The three partners are also building Zaryadye Park in Moscow. Close to the Kremlin, it will be the first park to be built in the city for 50 years, and its location is highly symbolic: on the ruins of Hotel Rossiya, one of the biggest hotels in the world when it opened in 1969.

Iwan Baan/Friends of the High Line

As a regular visitor to Tel Aviv, Renfro is ideally placed to pass judgment on its architecture. “Clearly, the Bauhaus culture and architecture is a lot of how you experience Tel Aviv,” he says, calling it “a modern city which is falling apart. The thing that always strikes me is how creative it is. My partner lives on a beautiful street with trees. The culture of Tel Aviv is slower and more considered. [With] the café culture here, there is always so much more pleasure felt. I attribute that to the way the city feels and how it operates economically; it’s a much more relaxing, sensual time.

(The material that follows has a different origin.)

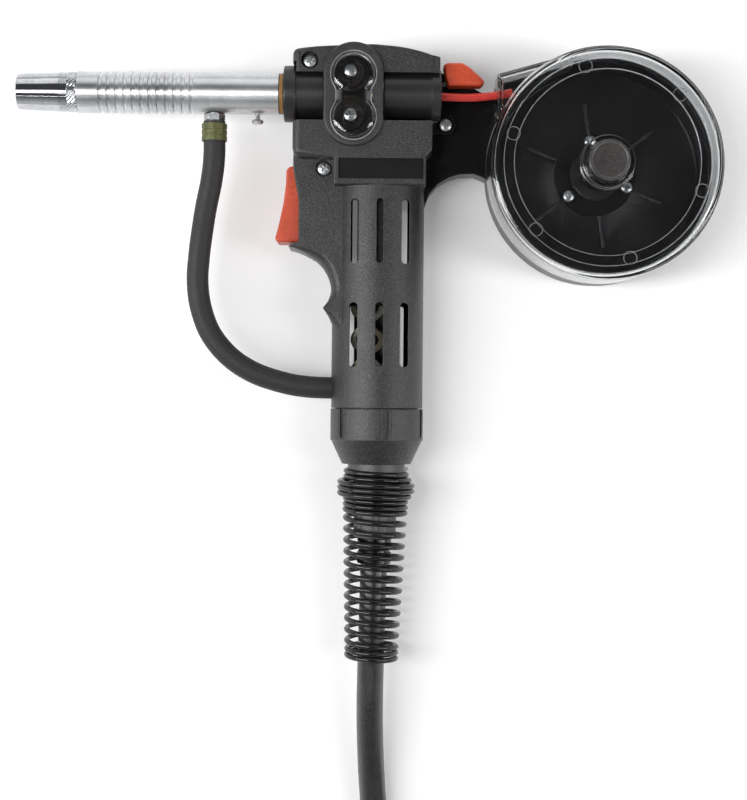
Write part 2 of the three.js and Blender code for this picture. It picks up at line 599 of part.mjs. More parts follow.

“It is unfortunate that a lot of people that Daniel and I know leave Tel Aviv; it’s happening a lot,” he continues, cautioning the city to “keep your young people here and engaged. What I sense from just being here is that there are so many fantastic people – artists, intellectuals, architects, musicians. And yet when you look around at the city, it’s not the place [with] the best architecture, it’s not commensurate. There is work to be done. I love Tel Aviv and am excited to be here, and there is a great infrastructure that you can build and be the best city in the world. There’s so much potential, and I hope there has not been too much lost to realize this potential.”